Tropical plants could provide clean label starch solution.

The international starch production sector for the food industry is somewhat restricted in the use of chemically modified starches due to country-specific regulations. Therefore, concentrated efforts are needed to identify starch sources with functional characteristics that are similar to chemically modified starches. From this perspective, the potential of five unconventional tropical food plant species is discussed: Canna edulis, Cyperus esculentus, Dioscorea bulbifera, Hedychium coronarium, and Xanthosoma sagittifolium. These tropical food plants can be grown using rustic agronomic management and have high productivity and easily extractable starchy tubers, roots, or rhizomes, which may open possibilities for the substitution of these native starch sources for chemically modified starches in food products.

Starch is the main reserve substance in plants, and it stands out as an abundant, nontoxic, renewable, and low-cost food ingredient. Starch accounts for about 80–90% of all polysaccharides present in human foods. Billions of dollars are spent annually worldwide on the marketing of starch products that serve a wide range of industrial segments, and starches are a major component in food product applications, as either ingredients or food additives.

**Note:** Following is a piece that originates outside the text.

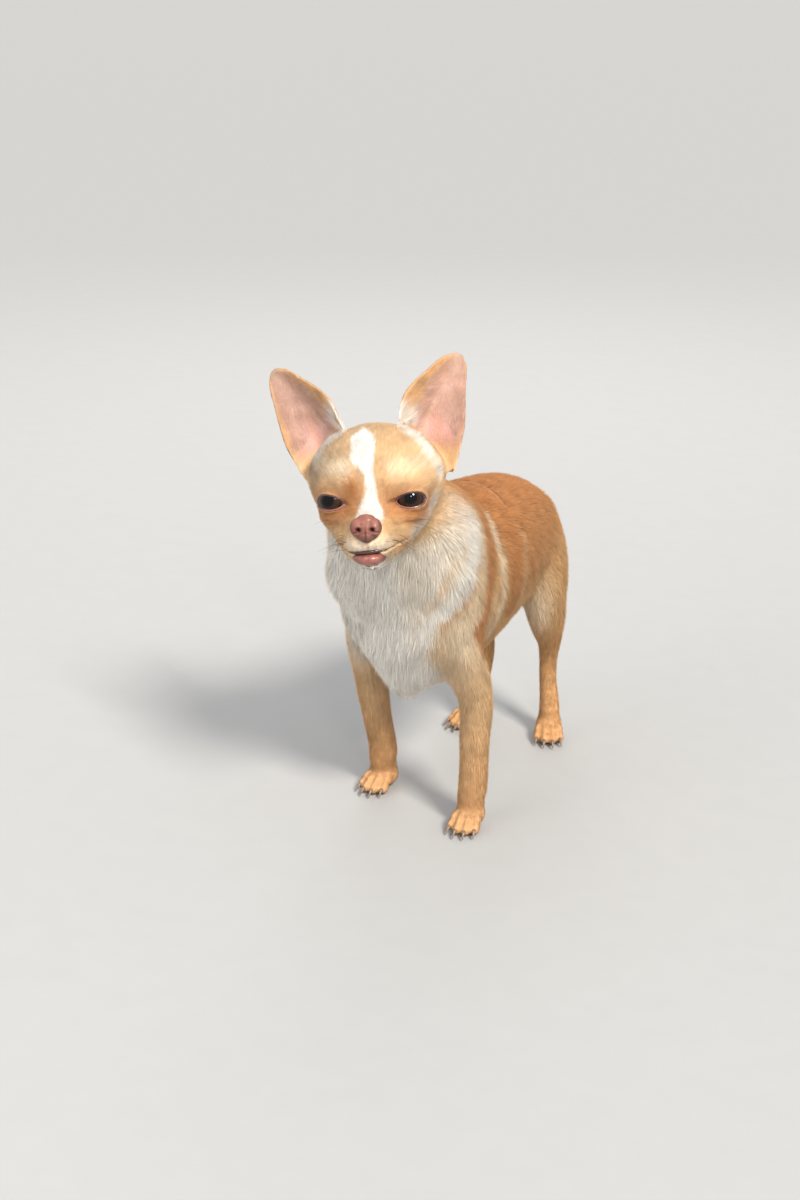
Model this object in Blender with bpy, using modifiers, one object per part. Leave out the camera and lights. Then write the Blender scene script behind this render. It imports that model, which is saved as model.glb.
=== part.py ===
"""A life-size standing chihuahua, built as parted solids.

The dog faces -Y, its left side is +X, and +Z is up. The head turns a little to the dog's left and looks up.
The soft forms are lofts and ellipsoids, fused by a voxel remesh, then parted by thin cuts at the joints.
"""

import math

import bmesh
import bpy
import numpy as np
from mathutils import Matrix, Vector

GAP = 0.0003  # kept between two pieces that meet

# Driving sizes of the dog, in metres
WITHERS_HEIGHT = 0.201
EYE_RADIUS = 0.0096
EAR_LENGTHS = {1: 0.0605, -1: 0.0635}  # the left ear, then the right one
EAR_THICKNESS = 0.0020
CLAW_LENGTH = 0.0070
CLAW_RADIUS = 0.0015
CLAW_TIP_RADIUS = 0.0003

# How the head is carried
HEAD_CENTRE = Vector((-0.0070, -0.1050, 0.2285))
HEAD_YAW = math.radians(20)
HEAD_PITCH = math.radians(12)
HEAD_ROLL = math.radians(4)
HEAD = (
    Matrix.Translation(HEAD_CENTRE)
    @ Matrix.Rotation(HEAD_YAW, 4, "Z")
    @ Matrix.Rotation(-HEAD_PITCH, 4, "X")
    @ Matrix.Rotation(-HEAD_ROLL, 4, "Y")
)

# Detail of the fused body and of its facets
VOXEL = 0.0013
BODY_TRIANGLES = 7600
NOSE_VOXEL = 0.0006
NOSE_TRIANGLES = 260
SOLVER = "EXACT"
LOFT_SIDES = 28
FORWARDS = Vector((0, -1, 0.01))
STEPS_BETWEEN_STATIONS = 4

# Finishes: colour, roughness, and the nodes that have each
FINISHES = {
    "fur_rust": ((0.52, 0.30, 0.15), 0.85, ("torso", "tail", "hindleg_left", "hindleg_right")),
    "fur_tan": ((0.66, 0.45, 0.27), 0.85, ("head", "foreleg_left", "foreleg_right")),
    "fur_white": ((0.85, 0.82, 0.76), 0.85, ("neck", "jaw")),
    "fur_paws": ((0.62, 0.38, 0.20), 0.85, ("forepaw_left", "forepaw_right", "hindpaw_left", "hindpaw_right")),
    "ear_skin": ((0.70, 0.42, 0.36), 0.75, ("ear_left", "ear_right")),
    "nose_leather": ((0.36, 0.14, 0.12), 0.45, ("nose",)),
    "lip_skin": ((0.55, 0.20, 0.18), 0.35, ("lower_lip",)),
    "eye_glass": ((0.035, 0.015, 0.010), 0.05, ("eye_left", "eye_right")),
}

# Torso stations from the chest to the rump: y, top, bottom, half width, egg (wider above than below)
TORSO = (
    (-0.1000, 0.1500, 0.1220, 0.0120, 0.00),
    (-0.0960, 0.1660, 0.1060, 0.0270, 0.05),
    (-0.0830, 0.1820, 0.0930, 0.0370, 0.10),
    (-0.0600, 0.1960, 0.0850, 0.0425, 0.15),
    (-0.0330, WITHERS_HEIGHT, 0.0840, 0.0440, 0.18),
    (0.0000, 0.2000, 0.0880, 0.0440, 0.18),
    (0.0280, 0.1970, 0.0950, 0.0420, 0.12),
    (0.0550, 0.1920, 0.1020, 0.0385, 0.08),
    (0.0740, 0.1850, 0.1090, 0.0345, 0.05),
    (0.0880, 0.1740, 0.1190, 0.0270, 0.00),
    (0.0960, 0.1600, 0.1320, 0.0140, 0.00),
)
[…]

Corn, potato, wheat, and cassava starches are the most widely used starches in the food industry, serving as thickeners, colloid stabilizers, gelling and volume agents, adhesives, moisture retainers, texturizers, and fat substitutes . In their native form, applications for starches are restricted because they usually have unwanted functional characteristics. They produce thin, elastic, and cohesive pastes, mainly due to their high hygroscopicity, rapid swelling, loss of viscosity, high tendency to retrograde, low shear strength, and heat treatments.

To overcome these limitations, modification processes are often employed. Chemical, physical, enzymatic, or a combination of these processes are currently employed to obtain customized starch products that meet the requirements for specific food applications.
Chemically modified starches are the most widely used. However, the use of new chemical reagents in starch modification is restricted by country-specific regulations that have increasingly stringent limits related to consumer and environmental protections and occupational safety. As a result, the food industry has been looking for new ways to modify starches or for native starches that have functional characteristics of interest, such as high paste clarity and freeze-thaw stability. In this context, both the food industry and farmers are increasingly interested in the
identification and development of plants that produce native starches with physicochemical characteristics similar to those of modified commercial starches.

Unexplored tubers, roots, rhizomes, bulbs, and corms from tropical plants are emerging as important alternative sources for the starch industry, which could replace chemically modified starches and open new starch markets. In addition, temperate regions have limitations in their ability to cultivate a large variety of starchy tropical plant species due to climatic and environmental factors, creating the promising potential for growth of these species in tropical regions.